Knapp knows what adding a changeup can do for a pitcher's career—he's seen it help many players during his time in the game. One player that stands out is Twins' righthander Kevin Slowey.

"He was a really good college pitcher and surprised a lot of people and was a command and control-oriented guy, but he never had a changeup," Knapp said. "He came to the instructional league with that: 'Kevin, you're going to learn to throw a changeup.' He was on the back field throwing changeups and he was getting beat up and knocked around, but he was still throwing changeups and, you know what, he walked out of that instructional league with a changeup and it became a weapon for him the next season.

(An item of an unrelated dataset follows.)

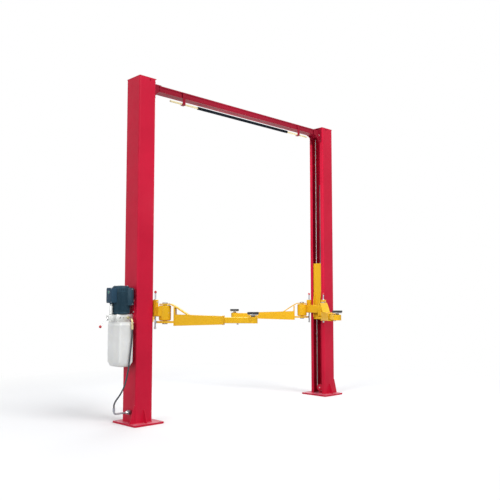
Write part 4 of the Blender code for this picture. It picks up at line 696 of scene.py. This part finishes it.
def hydraulic_ends():
    """Brass elbow with its nuts above the hose, and the ferrule, bend and port block below it."""
    x, y = HOSE_TOP[:2]
    form = Form("elbow_finished")
    line = [(x, -0.0603, ELBOW_Z), (x, -0.075, ELBOW_Z)]
    line += [(x, y + along, ELBOW_Z - drop) for along, drop in quarter(0.0477, 14)]
    line += [(x, y, 1.01), (x, y, 0.975)]
    form.tube(line, 0.0098, BRASS, steps=28)
    down = moved(x, y)
    form.solid([(0.0115, 1.0095), (0.013, 1.0075), (0.013, 0.988)], BRASS, down, 6)
    form.solid([(0.0112, 0.9885), (0.0112, 0.962), (0.0104, 0.9604)], BRASS, down, 40)
    for z in (0.966, 0.972, 0.978):
        form.turned(bead(0.011, 0.0118, z, 0.0008, 0.0032), BRASS, down, 40, True)
    form.solid([(0.015, 0.0), (0.015, 0.013), (0.0132, 0.0158)], BRASS,
               moved(x, -0.0603, ELBOW_Z, "X", pi / 2), 6)
    form.show("frame", "pressure_fitting")

    x, y = HOSE_END[:2]
    form = Form("port_finished")
    form.box((PORT_X, -0.1023), (y - 0.02, y + 0.02), (PORT_Z - 0.02, PORT_Z + 0.02), STEEL, 0.002)
    line = [(-0.14, y, PORT_Z), (-0.2, y, PORT_Z), (-0.262, y, PORT_Z)]
    line += [(x + along, y, PORT_Z + climb) for along, climb in quarter(0.026, 12)]
    form.tube([*line, (x, y, 0.16)], 0.0088, STEEL, steps=28)
    form.solid([(0.015, 0.0), (0.015, 0.02), (0.013, 0.0238)], ZINC,
               moved(PORT_X, y, PORT_Z, "Y", -pi / 2), 6)
    sleeve = moved(x, y)
    form.solid([(0.0118, 0.152), (0.0118, 0.1846), (0.0106, 0.186)], STEEL, sleeve, 40)
    for z in (0.158, 0.165, 0.172):
        form.turned(bead(0.0116, 0.0121, z, 0.001, 0.0045), STEEL, sleeve, 40, True)
    for screw_y in (y - 0.014, y + 0.014):
        for z in (PORT_Z - 0.014, PORT_Z + 0.014):
            form.solid([(0.003, 0.0034), (0.0036, 0.0026), (0.0036, 0.0)], STEEL,
                       moved(PORT_X, screw_y, z, "Y", -pi / 2), 20)
    form.show("frame", "hose_connector")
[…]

"I'm not saying that's what got him to the big leagues, but there's a guy with all kinds of college experience and was well on his way, but was missing an element and that instructional league really helped him click."

But instructional league isn't just about trying out a new position, learning a new pitch or making adjustments to a hitter's stance. Instructional league allows a team to emphasize organizational philosophy to its young players, showing them what to expect when they return for spring training. It also serves as a breeding ground for team bonding.

"It's a place where you can create a sense of unity that, we're all in this together," Knapp said. "The game, the way it is, has so much built-in failure that you're always looking for a support network of guys that can help. One thing the players don't understand is that they're not going to get to the big leagues because somebody else stinks. So, they don't have anything to lose by rooting for somebody. The bottom line is that you get to the big leagues because you're good, not because somebody else isn't good."